Working with the producer, Tucker Martine, was a very different experience from my past record-making forays. Tucker brought a whole new transformative set of expectations and ideas to my musical orientation. For the first time I felt a real freedom to base the music on what felt right, what felt beautiful and promising for the hopes of the song itself… it allowed for magic and spontaneity. It also opened the music up to a community of musical contributors. And between Tucker, Kai Welch and myself we amassed a group of musicians that had never met much less had any chance to know much about the others music. Possibility, hard work and an open heart, on the parts of many great musicians, made this record what it is.
MTTM: Can you tell us a bit about the amazing album artwork?
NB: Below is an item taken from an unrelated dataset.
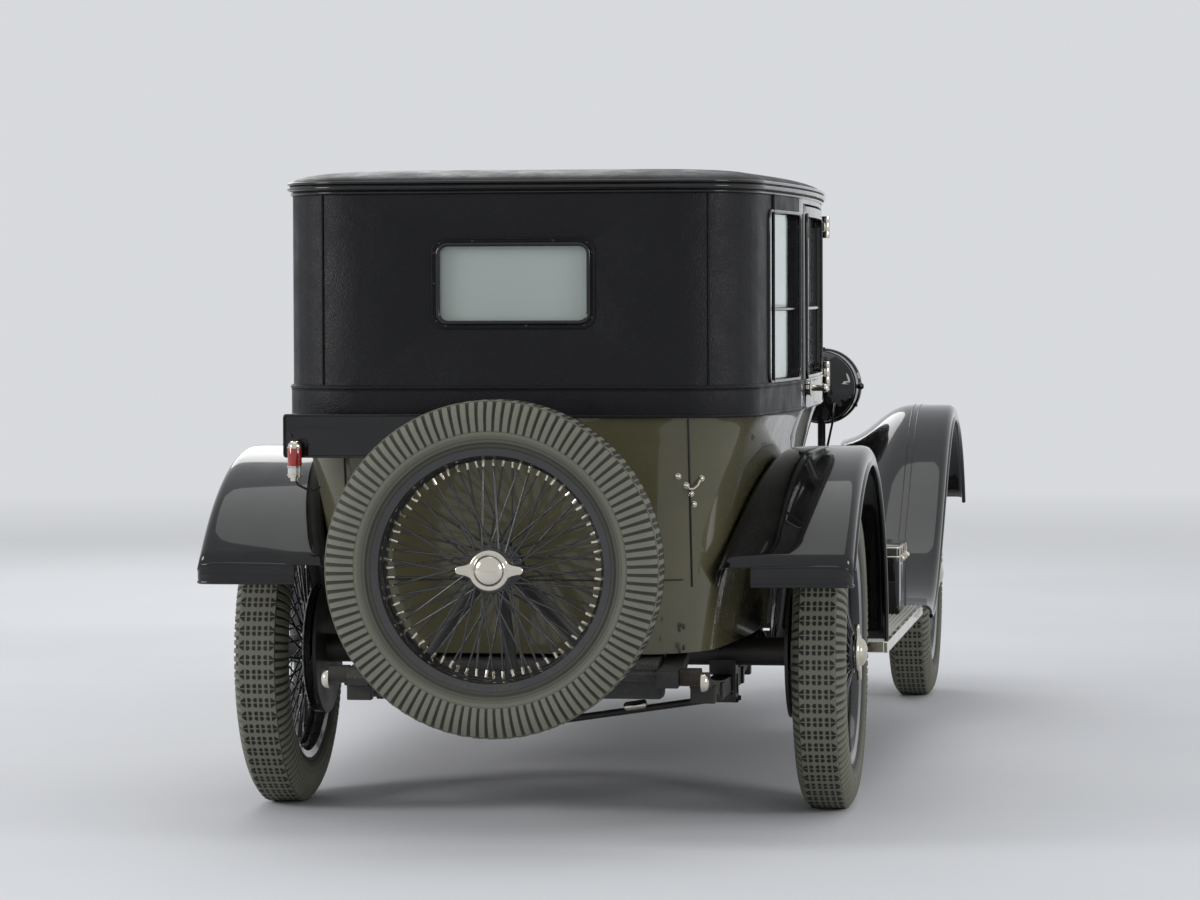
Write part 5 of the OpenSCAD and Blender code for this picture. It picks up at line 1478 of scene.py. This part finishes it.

AW: I met the artist, Erica Harris, at her own going-away party in Brooklyn, NY, before she moved to Cambodia to make art and teach soap making. A friend brought me to her party and as soon as I stepped in her apartment I spotted amazing pieces hanging on the wall. They were part collage, part painting. I asked Erica about them and she said, “Oh, that’s what I do”. I immediately asked if she’d ever consider working with musicians. I ogled over her pieces for a year online and finally decided to commission her to make a piece entitled “East Meets West Falling Into the Great Sea”. As soon as I saw the piece I dropped a tear knowing that I’d definitely found the artwork for the new record. We’ve been working closely on coming up with more ideas in the future for graphics and merchandise and maybe even shadow puppets!
MTTM: Any plans to come back to the UK?
AW: I would love to be able to come back to the UK regularly and share all the phases of music I’m involved in. I hope this will be the year that makes that possible!